By John Plunkett
Thirty-two years ago, when I was interviewing for a ministry position with Creve Coeur (Illinois) Christian Church, it quickly became clear the church was dependent on the workforce of Caterpillar. My wife, who was invited to sit in on part of the interview process, asked a simple question: What happens if Caterpillar goes on strike?
The answer was reassuring: Caterpillar had not been out on a strike in years and the company was enjoying the best of economic times. I accepted the position, and 18 months into our ministry, Caterpillar union employees went out on strike.
Cutbacks and Suspended Support
This strike lasted 11 weeks. During that time, the church cut every possible curriculum item, including Christian Standard and The Lookout. We stopped printing weekly bulletins and notified missionaries and parachurch organizations that the church’s support was being temporarily suspended.
I went to the local bank with one of the elders, a charter member who had been in on the financing of two building programs and the purchase of several properties. The banker, on a handshake deal, immediately transferred $3,000 into the church account (with paperwork to follow later).
We survived the strike in the way that men without patience and trust in God devise.
Later, during the economic recession of 1982, Caterpillar union employees went out on a strike that lasted seven months. There is an old adage that those who do not learn from the past are destined to repeat it. We learned, and we did not repeat our mistakes.
In the three years between strikes, the church repented and confessed renewed faith in waiting on the Lord. Instead of reacting, we trusted God.
Leadership meetings were not hand-wringing sessions driven by discussions about what we could cut out of the budget. Instead, we prayed about what we could do to help those who were struggling most. We started our food bank ministry. Leadership made a covenant not to put missions on hold until we were back on solid financial footing. We never missed a month of commitments, and every commitment was fully funded. In addition to groceries, we helped many families with house payments, utilities, gasoline for transportation, and medical bills.
At the end of the first strike, in a healthy economy, we survived the battle but lost the war. We were a beat-down, depressed army of Christian soldiers.

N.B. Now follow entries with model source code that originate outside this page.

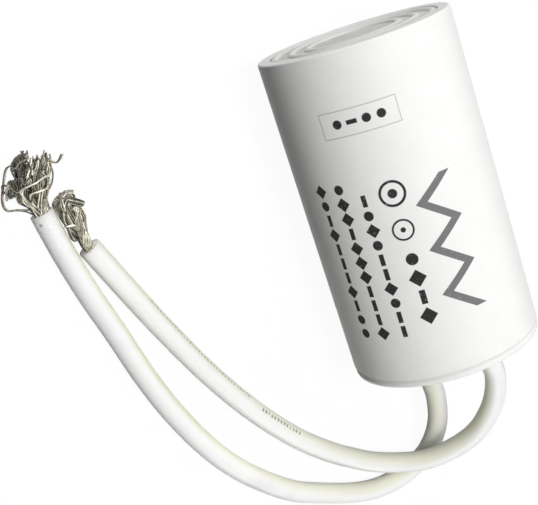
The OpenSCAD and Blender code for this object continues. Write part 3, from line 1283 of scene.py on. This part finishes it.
UPPER_TUFTS = (
    Tuft(
        34, (0.75, 0.8, 0.9, 1.05, 1.1, 1.1, 0.9), 110, BRUSH,
        (
            (1, 0, 0.15), (2, -0.2, 0.25), (3.3, -0.25, 0.35), (4.9, -0.35, 0.4), (6.7, -0.6, 0.5),
            (8, -0.9, 0.6), (8.4, -1.6, 0.8), (7.9, -2.2, 0.9), (7.3, -2.4, 1), (6.6, -2, 1),
        ),
        fray=0.12, root=(0.1, 0.0),
    ),
    Tuft(
        26, (0.75, 0.85, 0.95, 1.0, 0.7, 0.55), 120, (Tone.PLAIN, Tone.BRIGHT, Tone.PLAIN, Tone.DULL),
        (
            (0.8, 0, 0.1), (1.7, -0.3, 0.2), (2.6, -0.7, 0.4), (3.4, -1.2, 0.5), (4.3, -1.6, 0.7),
            (5.2, -1.7, 0.9), (5.8, -1.8, 0.9), (6.2, -1.4, 0.8),
        ),
        fray=0.1, shortfall=0.1, root=(0.0, 0.1),
    ),
    Tuft(
        16, (0.5, 0.5, 0.55, 0.55, 0.5, 0.4, 0.4), 260, (Tone.PLAIN, Tone.DULL, Tone.BRIGHT, Tone.DULL),
        (
            (0.9, 0, 0.2), (1.9, -0.2, 0.4), (3.5, 0, 0.6), (5.2, 0.1, 0.8), (6.4, -0.4, 1),
            (7.3, -1.2, 1.2), (7.7, -1.8, 1.4), (7.1, -2.1, 1.4), (6.2, -2.6, 1.3), (5.4, -3, 1.1),
            (5.6, -2.5, 0.9), (6.2, -1.9, 0.8), (6, -1, 1), (5.3, -0.4, 1.1),
        ),
        fray=0.1, root=(0.0, 0.2),
    ),
    Tuft(
        9, (0.4, 0.45, 0.45, 0.4), 150, PALE,
        (
            (0.8, 0.1, 0.5), (2, 0.1, 0.9), (3.3, -0.1, 1.2), (4.4, -0.8, 1.4), (5, -1.5, 1.5),
            (5.3, -1.9, 1.4),
        ),
        root=(0.1, 0.3), start=(0, 0, 0.2),
    ),
    Tuft(
        4, (0.25, 0.2, 0.15, 0.2), 120, (Tone.BLUISH, Tone.PLAIN),
        (
            (1, 0.3, 0.2), (2, 0.4, 0.4), (2.4, 1, 0.5), (3.2, 1.2, 0.7), (4.3, 0.8, 0.8),
            (5.1, 0.5, 0.7), (6, 0.4, 0.6), (7, 0.1, 0.5), (7.4, -0.3, 0.5),
        ),
        fray=0.1, root=(0.2, 0.0),
    ),
    Tuft(
        3, (0.25, 0.2, 0.2), 0, (Tone.PLAIN, Tone.BRIGHT, Tone.PLAIN),
        ((1.7, 0.2, 0.6), (3, 0.2, 1.2), (4.1, 0, 1.4), (4.6, 0.4, 1.2), (5, 1, 0.9)),
        fray=0.05, shortfall=0.05, root=(0.2, 0.2),
    ),
    Tuft(
        18, (0.5, 0.7, 0.9, 0.8), 160, (Tone.DULL, Tone.PLAIN, Tone.DULL),
        ((1.2, 0, 0), (2.6, -0.3, 0.1), (4, -0.8, 0.2), (5, -1.2, 0.3), (6, -1.6, 0.4), (6.9, -1.9, 0.5)),
        fray=0.2, curl=0.1, root=(0.0, -0.1),
    ),
    Tuft(
        26, (0.7, 0.75, 0.7, 0.5), 160, PALE,
        ((0.7, 0.1, 0.6), (1.6, 0, 0.9), (2.5, -0.2, 1.1), (3.4, -0.5, 1.3), (4.3, -1, 1.4)),
        shortfall=0.45, root=(0.1, 0.3),
    ),
)
GREY_INK = (0.19, 0.185, 0.185)
DARK_INK = (0.035, 0.034, 0.033)
PALE_INK = (0.5, 0.5, 0.5)
PRINTS = (
    Zigzag(GREY_INK, -0.0160, -0.0062, length=0.0210, swing=0.0023, pitch=0.0070, stroke=0.0011),
    Ring(DARK_INK, 0.0042, -0.0121, radius=0.0018, stroke=0.0004, dot=0.0007),
    Ring(DARK_INK, -0.0014, -0.0121, radius=0.0015, stroke=0.0003, dot=0.0004),
    MarkRow(DARK_INK, -0.0165, -0.0121, count=4, pitch=0.0030, size=0.0022),
    MarkRow(DARK_INK, -0.0178, -0.0164, count=10, pitch=0.0023, size=0.0018),
    MarkRow(DARK_INK, -0.0178, -0.0199, count=11, pitch=0.0023, size=0.0018),
    MarkRow(DARK_INK, -0.0178, -0.0234, count=11, pitch=0.0023, size=0.0018),
    MarkRow(DARK_INK, 0.0158, -0.0180, count=4, pitch=0.0022, size=0.0016, across=True),
    Box(PALE_INK, 0.0158, -0.0136, half_length=0.0019, half_width=0.0058, stroke=0.00014),
)


def lay_leads() -> None:
    """Makes both leads with their bare strands, and says what each cord is."""
    insulation = Insulation(
        "lead_insulation",
        colour=(0.875, 0.87, 0.86),
        shaded_yellow=(0.76, 0.77, 0.59),
        smudge_and_shade_grey=(0.52, 0.51, 0.54),
        bend_middle=(-0.009, -0.027, 0.015),
        bend_spread=(1.0, 0.55, 0.9),
        nick=(-0.0529, 0.0168, 0.0027),
        marks=(
            MarkLine(
                (-0.0235, -0.0301, 0.0017), (-0.59, 0.81, 0.0), 0.009, turn=-0.38, width=0.15, strength=0.75
            ),
            MarkLine(
                (-0.031, -0.021, 0.0017), (-0.46, 0.89, 0.0), 0.024, turn=-0.62, width=0.1, strength=0.45
            ),
        ),
    ).build()
    wires = {tone: TinnedWire(tone).build() for tone in Tone}
    ends = (
        BareStrands("lower_lead_strands", "lead_a_strands", LOWER_LEAD, LOWER_TUFTS, seed=3),
        BareStrands("upper_lead_strands", "lead_b_strands", UPPER_LEAD, UPPER_TUFTS, seed=8),
    )
    for strands in ends:
        lead = strands.lead
        cord = lead.build(insulation)
        bare_wires = strands.build(wires)
        2 * lead.radius


def main() -> None:
    """Builds the capacitor in its studio."""
    logging.basicConfig(level=logging.INFO, format="%(name)s: %(message)s")
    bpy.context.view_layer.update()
    studio = Studio()
    studio.camera()
    lay_leads()
    white = (0.88, 0.878, 0.87)
    off_white = (0.86, 0.857, 0.845)
    can = Can()
    axis_height, radius = can.axis_height * MM, can.radius * MM
    moulded = PrintedPlastic(
        "case_plastic",
        white,
        off_white,
        axis_height,
        radius,
        PRINTS,
        recess_top=can.closed_at * MM,
        recess_floor=(can.closed_at - can.recess) * MM,
    )
    can.build(moulded.build())
    EndCover().build(PrintedPlastic("cover_plastic", white, off_white, axis_height, radius).build())
    Innards(axis_height).dress()
    studio.lights()
    studio.world()
    studio.floor()
    bpy.context.scene.view_settings.view_transform = "Standard"


if __name__ == "__main__":
    main()
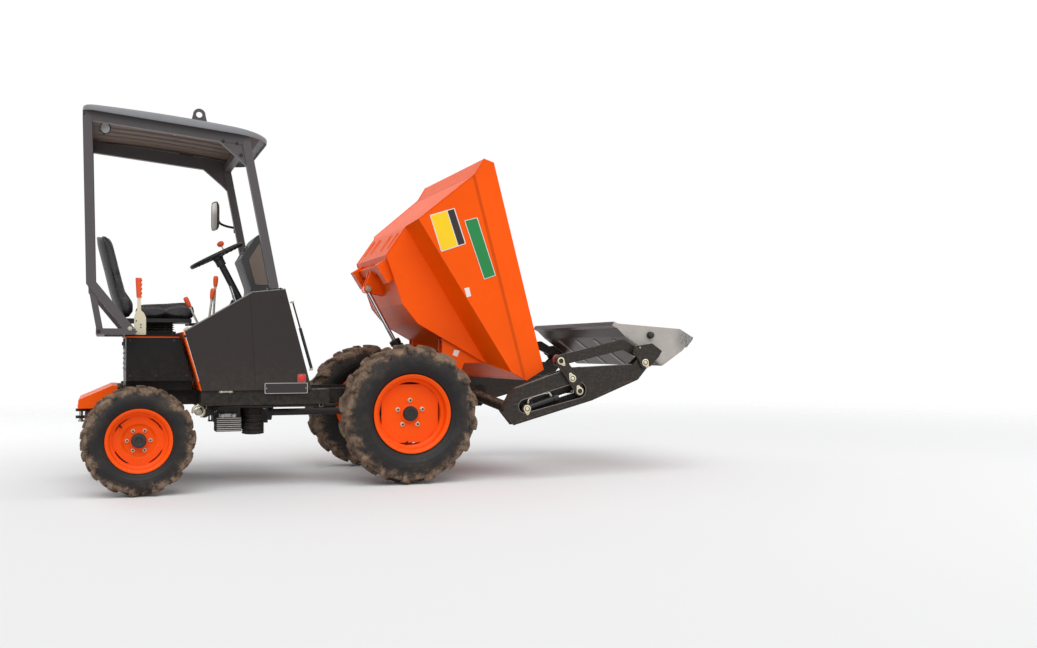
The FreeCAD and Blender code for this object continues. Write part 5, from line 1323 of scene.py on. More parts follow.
def box_block(low, high, soft=0.003):
    """A block between two corners whose upright edges are rounded: an outline raised in z."""
    (x0, y0, z0), (x1, y1, z1) = low, high
    outline = rounded([(x0, y0), (x1, y0), (x1, y1), (x0, y1)], soft, 4)
    rings = [np.column_stack([outline, np.full(len(outline), z)]) for z in (z0, z1)]
    return skin(np.array(rings), close_columns=True, caps=True)


def printed(name, colour):
    return painted(name, colour, 0.34, 0.10, 0.10, ripple=0.00002)


plate_yellow, plate_black = printed("plate_yellow", srgb(252, 208, 8)), printed("plate_black", srgb(34, 26, 28))
plate_green, plate_white = printed("plate_green", srgb(6, 130, 62)), printed("plate_white", srgb(232, 226, 220))
plate_edge = printed("plate_edge", srgb(176, 172, 168))
# painted highlight: the panel's folded top edge is coloured far lighter than the dark panel, standing in for the light
# the fold catches
fold_highlight_grey = painted("fold_highlight_grey", srgb(124, 120, 116), 0.4, 0.2, 0.4)
folds_right = [strip([(-1.3665, 0.9560), (-0.9735, 1.1965)], 0.0075, -0.5775, -0.5600),
               strip([(-0.9720, 1.1965), (-0.7745, 1.2182)], 0.0060, -0.5770, -0.5600)]
folds_left = [strip([(-0.9995, 1.1300), (-0.9725, 1.1960)], 0.0070, 0.5600, 0.5775),
              strip([(-0.9720, 1.1965), (-0.7745, 1.2182)], 0.0060, 0.5600, 0.5770)]
piece("panel_folds", folds_right + folds_left, fold_highlight_grey, "chassis", bevel=0.001, sharp=40)
joints = [strip([(-0.9880, 1.1900), (-0.9700, 0.9000), (-0.9500, 0.6020)], 0.0026, -0.5756, -0.5735),
          strip([(-0.8800, 1.2020), (-0.8200, 0.9000), (-0.7800, 0.6020)], 0.0026, 0.5735, 0.5756)]
piece("panel_joints", joints, frame_black, "chassis", sharp=40)
screws = []
for x, z in ((-1.235, 0.640), (-1.330, 0.915), (-1.150, 1.045), (-0.800, 1.170), (-0.665, 0.720), (-0.930, 1.165)):
    screws += hexagon((x, -0.5745, z), (0, -1, 0), 0.011, 0.0045, 1.5)
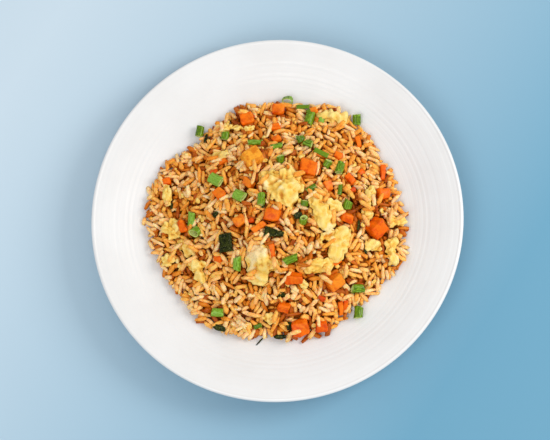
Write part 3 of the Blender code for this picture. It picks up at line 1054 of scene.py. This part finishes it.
def crumb_sizes():
    """The listed bits, then many small crumbs all over the heap."""
    scatter = random.Random(21)
    for bit in EGG_BITS:
        yield bit
    for _ in range(CRUMBS):
        angle = scatter.uniform(-math.pi, math.pi)
        reach = math.sqrt(scatter.random()) * 0.95 * heap_radius(angle) / MM
        size = scatter.uniform(2.0, 4.6)
        width = size * scatter.uniform(0.6, 0.9)
        turn = scatter.uniform(0, 180)
        yield reach * math.cos(angle), reach * math.sin(angle), size, width, 0.7 * width, turn


def build_egg_crumbs():
    crumbs = bmesh.new()
    for number, (x, y, length, width, height, turn) in enumerate(crumb_sizes()):
        bm = bmesh.new()
        bmesh.ops.create_icosphere(bm, subdivisions=4 if length > 6 else 2, radius=0.5)
        bmesh.ops.scale(bm, vec=Vector((length, width, height)) * MM, verts=bm.verts)
        crumple(bm, 30 + number, min(1.0, length / 14))
        add_to(crumbs, bm, bit_place(x, y, turn, 0, 0.1 * height))
        bm.free()
    TOPPINGS.append(add_piece("egg_crumbs", crumbs, EGG, "egg"))


build_egg_crumbs()
print(len(EGG_BITS) + CRUMBS, "crumbs of egg")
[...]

At the end of the second strike, in a depressed economy, we not only survived numerous battles, we won the war.
Hard Times, God’s Blessings
Our food bank still exists, and though often cleaned bare by a day of meeting needs, when the next day arrives—like the woman of Zaraphath who blessed Elijah—there is more oil and flour. Since 1982, our church, located in a depressed community (75 percent of the children in our school district live in poverty), has put in furnaces and hot-water heaters, roofed houses, bought cars, provided repairs—and the list continues to grow.
In 1995 we committed to Team Expansion leader Doug Lucas’s challenge to become a PACE church partnering with a church planting missionary to start an indigenous church among a least-reached people group. The first church was planted in Phnom Penh, Cambodia, in May 1999.
Today there is a second church, two launch sites, and numerous cell groups that are being discipled. We have begun supporting another missionary to reach another least-reached people group in a Southeast Asian country.
Our part of the nation, like most others, is struggling economically, but so far, God’s people have not backed down. While churches are reporting big reductions in offerings, making budget cuts, and even cutting personnel, we are continuing to experience sufficient general fund offerings on which our mission support and benevolence depends, as well as continuing to receive commitments for the Nehemiah Project, our three-year capital fund.
The way God has blessed us during our worst economic times is celebrated here. In our Discovery Class for potential new members and on our Web site (www.ccchristianchurch.com) we highlight these two historical moments to identify the character of our church in a world that is often searching for hope in the midst of helplessness.
On April 5, John Plunkett began his 32nd year as minister with the Creve Coeur (Illinois) Christian Church.